She could've been immature and just messing with you, but I'm inclined to think that it was what micawber said - you just don't know how well a virtual stranger is going to handle your phone number or how he'll handle rejection, and even if you're not afraid, sometimes you're just tired and want a non-confrontational way to go leave. Not wanting excessive drama in your life does not equate to playing the victim.

In the future, I'd suggest giving women your phone number or email and/or point out she could friend you on Facebook. I think privacy-problem-riddled Facebook's the best, actually, because it's low key, lets her know you'd like to talk to her again, yet puts the ball entirely in her court. If you just give her a number, she may feel weird about texting a stranger that she can't really remember, but someone checking FB the next day when they're sober is probably a given, just to see who they were talking to all evening. She can decide if she wants to friend or message you from there. You don't really need any information of hers, you just need a way to express your interest.

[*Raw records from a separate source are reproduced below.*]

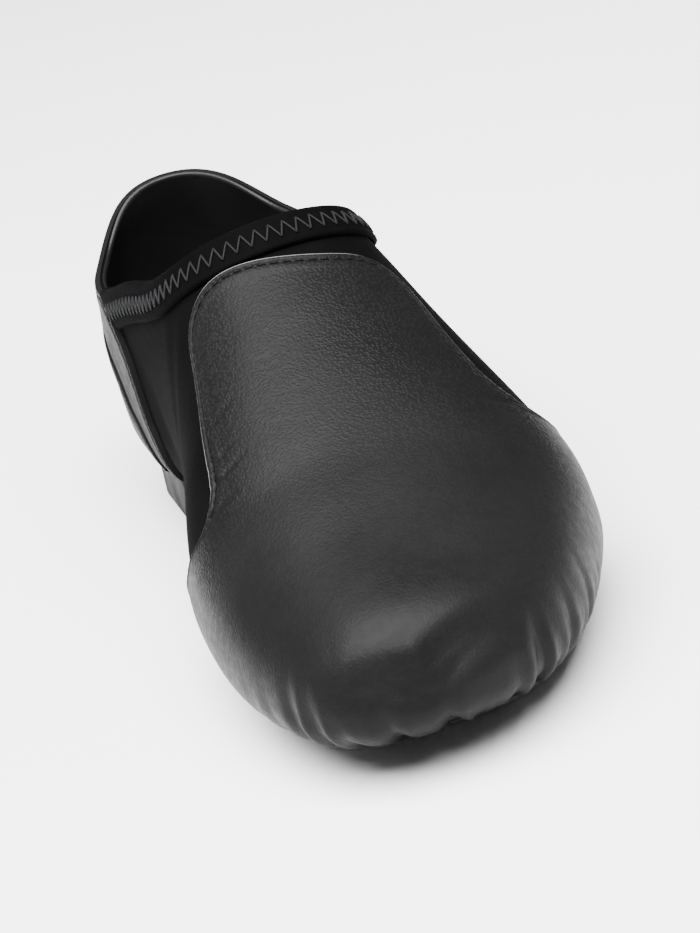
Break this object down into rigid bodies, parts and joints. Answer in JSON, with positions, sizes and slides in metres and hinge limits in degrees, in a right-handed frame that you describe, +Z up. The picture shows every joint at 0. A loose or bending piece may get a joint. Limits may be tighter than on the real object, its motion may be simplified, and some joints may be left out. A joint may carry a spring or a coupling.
{
  "type": "jazz shoe",
  "caption": "Slip-on jazz dance shoe with a split sole, a leather toe piece and heel counter over a stretch upper, and a low heel.",
  "frame": {"origin": "centre of the bounding box's bottom face, on the floor that the shoe stands on", "axes": "+Z up; -Y towards the toe; -X towards the medial side; +X towards the lateral side"},
  "size_m": [0.097, 0.2452, 0.0912],
  "materials": {
    "stretch_fabric": "matte stretch fabric bonded to thin foam",
    "leather": "fine grain, semi-gloss",
    "elastic_tape": "woven elastic, matte",
    "mesh_panel": "perforated, matte",
    "suede": "napped suede, matte",
    "rubber": "moulded, matte",
    "lining": "smooth lining"
  },
  "bodies": {
    "root": {"upper": "stretch_fabric", "vamp": "leather", "heel_cup": "leather", "counter_band": "leather", "collar_binding": "elastic_tape", "arch_panel": "mesh_panel", "forefoot_sole": "suede", "heel_block": "rubber", "insole": "lining"}
  },
  "joints": []
}
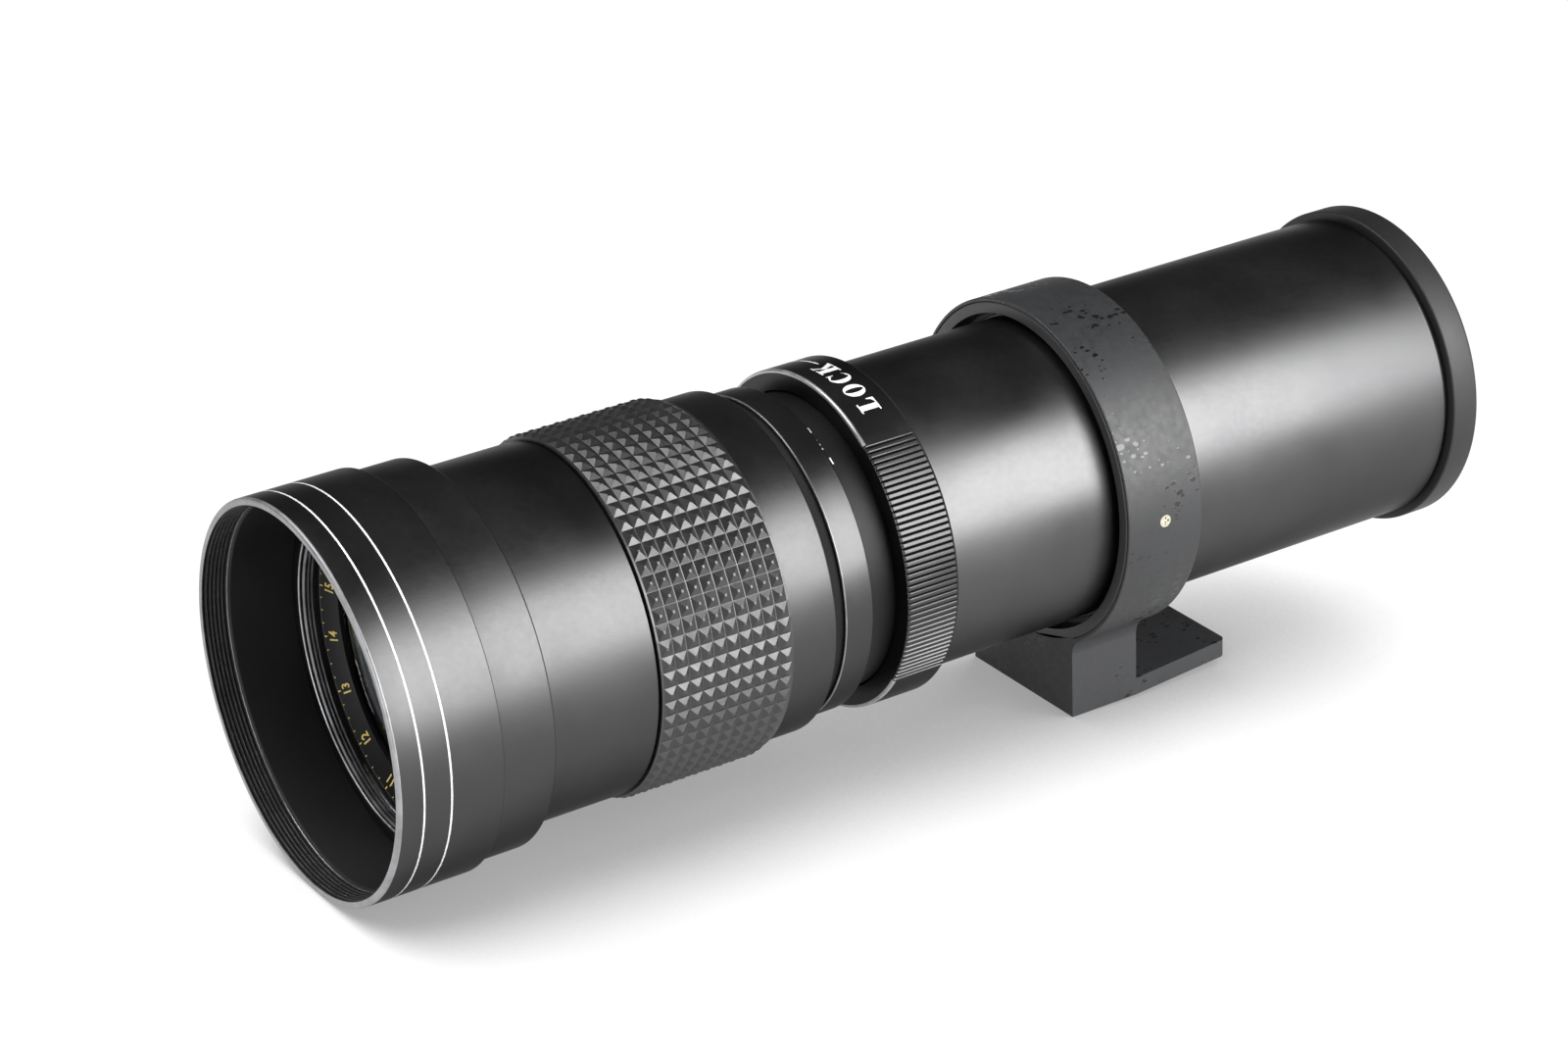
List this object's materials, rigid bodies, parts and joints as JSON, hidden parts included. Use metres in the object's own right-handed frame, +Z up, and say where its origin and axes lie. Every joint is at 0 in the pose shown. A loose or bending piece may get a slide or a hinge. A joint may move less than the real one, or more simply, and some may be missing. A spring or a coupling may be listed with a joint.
{
  "type": "super telephoto zoom lens",
  "caption": "Manual push-pull super telephoto zoom lens with rubber focus grip, lock ring, sliding hood, rotating tripod collar with foot, and a threaded camera mount.",
  "frame": {"origin": "centre of the camera thread, on the seat face of the rear flange", "axes": "+Y along the optical axis towards the camera, +Z up, away from the tripod foot"},
  "size_m": [0.0734, 0.2451, 0.0824],
  "materials": {
    "barrel_paint": "fine matt black paint",
    "white_paint": "white enamel fill",
    "felt": "black felt",
    "black_anodised": "black anodised",
    "lock_anodised": "black anodised, bright knurl",
    "tube_satin": "satin black paint",
    "coated_glass": "coated optical glass",
    "flat_black": "flat black",
    "rubber": "moulded rubber pyramids",
    "plain_metal": "plain turned metal",
    "brass": "turned brass",
    "mount_metal": "black anodised, satin",
    "collar_paint": "gray satin enamel",
    "screw_metal": "nickel plated"
  },
  "bodies": {
    "barrel": {"main_tube": "tube_satin", "lock_collet": "flat_black", "stop_sleeve": "black_anodised", "rear_flange": "tube_satin", "camera_mount_ring": "mount_metal", "rear_cell": "black_anodised", "rear_front_lens": "coated_glass", "rear_spacer": "black_anodised", "rear_middle_lens": "coated_glass", "rear_back_lens": "coated_glass", "rear_cell_ring": "black_anodised"},
    "tripod_collar": {"tripod_collar": "collar_paint", "collar_bushing": "black_anodised", "collar_screws": "screw_metal", "tripod_bush": "plain_metal"},
    "lock_ring": {"lock_ring": "lock_anodised"},
    "draw_tube": {"draw_tube": "black_anodised", "index_ring": "black_anodised", "focus_retaining_ring": "plain_metal", "guide_key": "brass", "draw_slide_ring": "flat_black", "draw_baffles": "flat_black"},
    "focus_ring": {"focus_sleeve": "barrel_paint", "focus_grip": "rubber"},
    "front_barrel": {"front_barrel": "barrel_paint", "name_ring": "black_anodised", "front_cell": "black_anodised", "crown_lens": "coated_glass", "flint_lens": "coated_glass", "front_cell_ring": "black_anodised", "front_baffle": "flat_black"},
    "hood": {"hood_shell": "barrel_paint", "hood_base_ring": "barrel_paint", "hood_line_inlays": "white_paint", "hood_felt": "felt"}
  },
  "joints": [
    {"name": "collar_turn", "type": "hinge", "parent": "barrel", "child": "tripod_collar", "pos_m": [0, -0.078, 0], "axis": [0, 1, 0], "continuous": true},
    {"name": "lock_turn", "type": "hinge", "parent": "barrel", "child": "lock_ring", "pos_m": [0, -0.1287, 0], "axis": [0, 1, 0], "range_deg": [0, 45]},
    {"name": "zoom_slide", "type": "slide", "parent": "barrel", "child": "draw_tube", "axis": [0, -1, 0], "range_m": [0, 0.088]},
    {"name": "focus_turn", "type": "hinge", "parent": "draw_tube", "child": "focus_ring", "pos_m": [0, -0.17, 0], "axis": [0, 1, 0], "range_deg": [0, 270]},
    {"name": "focus_travel", "type": "slide", "parent": "draw_tube", "child": "front_barrel", "axis": [0, -1, 0], "range_m": [0, 0.012]},
    {"name": "hood_slide", "type": "slide", "parent": "front_barrel", "child": "hood", "axis": [0, 1, 0], "range_m": [0, 0.0165]}
  ],
  "couplings": [
    {"joint": "focus_travel", "follows": "focus_turn", "m_per_rad": 0.002546}
  ]
}
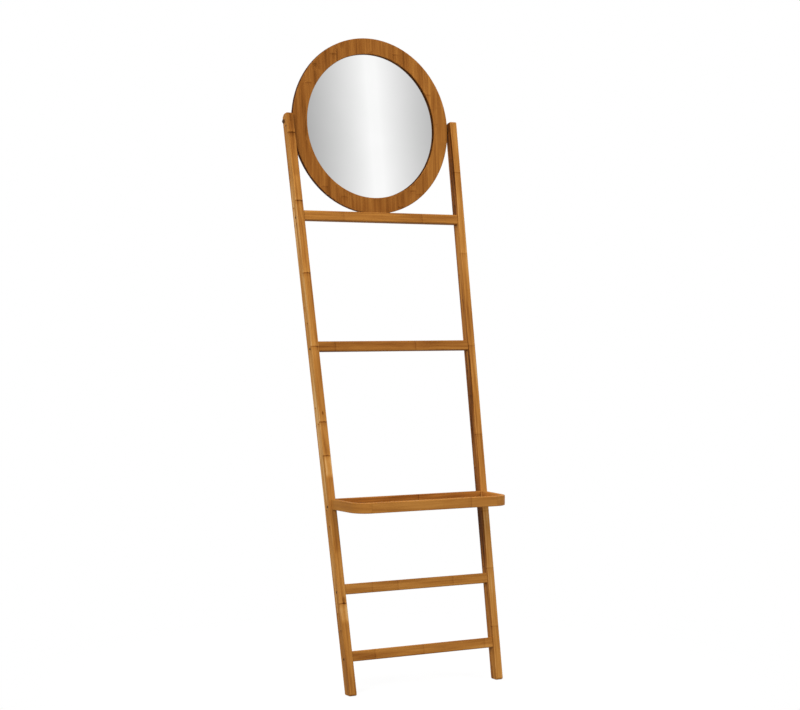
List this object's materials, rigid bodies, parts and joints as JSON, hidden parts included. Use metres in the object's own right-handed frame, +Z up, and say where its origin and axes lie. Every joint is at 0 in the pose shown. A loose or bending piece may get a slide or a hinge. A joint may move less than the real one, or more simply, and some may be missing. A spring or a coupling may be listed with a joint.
{
  "type": "towel stand with mirror",
  "caption": "Leaning bamboo ladder for towels, with cross rungs, a level rimmed tray and a round framed mirror that tilts on side pivots.",
  "frame": {"origin": "on the floor, under the middle of the whole stand in width and depth", "axes": "+Z up, front of the stand towards -Y, the wall that it leans on towards +Y, its width along X"},
  "size_m": [0.5218, 0.3696, 1.6786],
  "materials": {
    "bamboo": "clear satin lacquer over laminated bamboo strips",
    "bamboo_panel": "clear satin lacquer over edge-glued bamboo panel",
    "beech": "plain fluted dowel",
    "dark_steel": "dark plated steel",
    "brass": "turned brass",
    "mirror": "silvered float glass",
    "hardboard": "brown hardboard"
  },
  "bodies": {
    "ladder": {"rail_left": "bamboo", "rail_right": "bamboo", "rung_top": "bamboo", "rung_top_screw_left": "dark_steel", "rung_top_dowel_left": "beech", "rung_top_screw_right": "dark_steel", "rung_top_dowel_right": "beech", "rung_towel": "bamboo", "rung_towel_screw_left": "dark_steel", "rung_towel_dowel_left": "beech", "rung_towel_screw_right": "dark_steel", "rung_towel_dowel_right": "beech", "rung_lower": "bamboo", "rung_lower_screw_left": "dark_steel", "rung_lower_dowel_left": "beech", "rung_lower_screw_right": "dark_steel", "rung_lower_dowel_right": "beech", "rung_bottom": "bamboo", "rung_bottom_screw_left": "dark_steel", "rung_bottom_dowel_left": "beech", "rung_bottom_screw_right": "dark_steel", "rung_bottom_dowel_right": "beech", "tray_front_board": "bamboo", "tray_back_bar": "bamboo", "tray_floor": "bamboo_panel", "tray_side_board_left": "bamboo", "tray_side_dowel_left": "beech", "tray_bar_screw_left": "dark_steel", "tray_side_board_right": "bamboo", "tray_side_dowel_right": "beech", "tray_bar_screw_right": "dark_steel", "pivot_washer_left": "dark_steel", "pivot_washer_right": "dark_steel"},
    "mirror": {"mirror_frame": "bamboo_panel", "mirror_glass": "mirror", "mirror_backing": "hardboard", "pivot_insert_left": "brass", "pivot_bolt_left": "dark_steel", "pivot_insert_right": "brass", "pivot_bolt_right": "dark_steel"}
  },
  "joints": [
    {"name": "mirror_tilt", "type": "hinge", "parent": "ladder", "child": "mirror", "pos_m": [0, 0.15933, 1.4446], "axis": [1, 0, 0], "continuous": true}
  ]
}
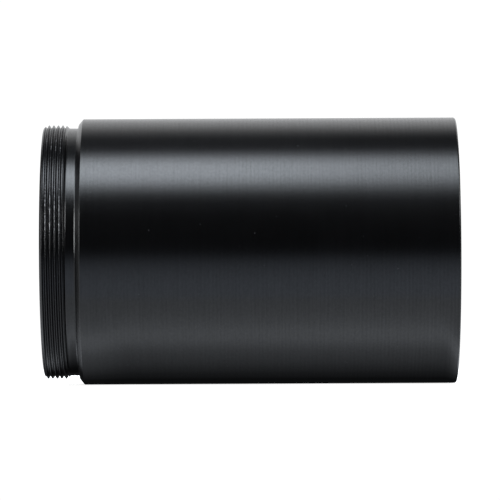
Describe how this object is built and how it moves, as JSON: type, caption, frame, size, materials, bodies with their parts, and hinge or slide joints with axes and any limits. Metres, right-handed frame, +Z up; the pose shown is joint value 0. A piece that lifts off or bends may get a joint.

I never give out my phone number unless I know you (and I don't give out fake ones, either), but I do inquire about FB or email to ward off "You're not interested?!" responses. If you turn out to be creepy, it's a PITA to change your telephone number, but defriending or ignoring or filtering is much easier and less intrusive feeling.
posted by wending my way at 3:00 PM on June 18, 2010

Eh, sometimes it takes too much emotional energy to reject somebody outright. I save my emotional energy for the people and relationships that really matter to me -- the ones I've known for longer than an hour in a bar. That said, my MO is more likely to be to give you my real number then ignore your calls. Don't take it personally.
posted by yarly at 3:10 PM on June 18, 2010 [1 favorite]

So how do I make it so that women who aren't interested simply say no to me?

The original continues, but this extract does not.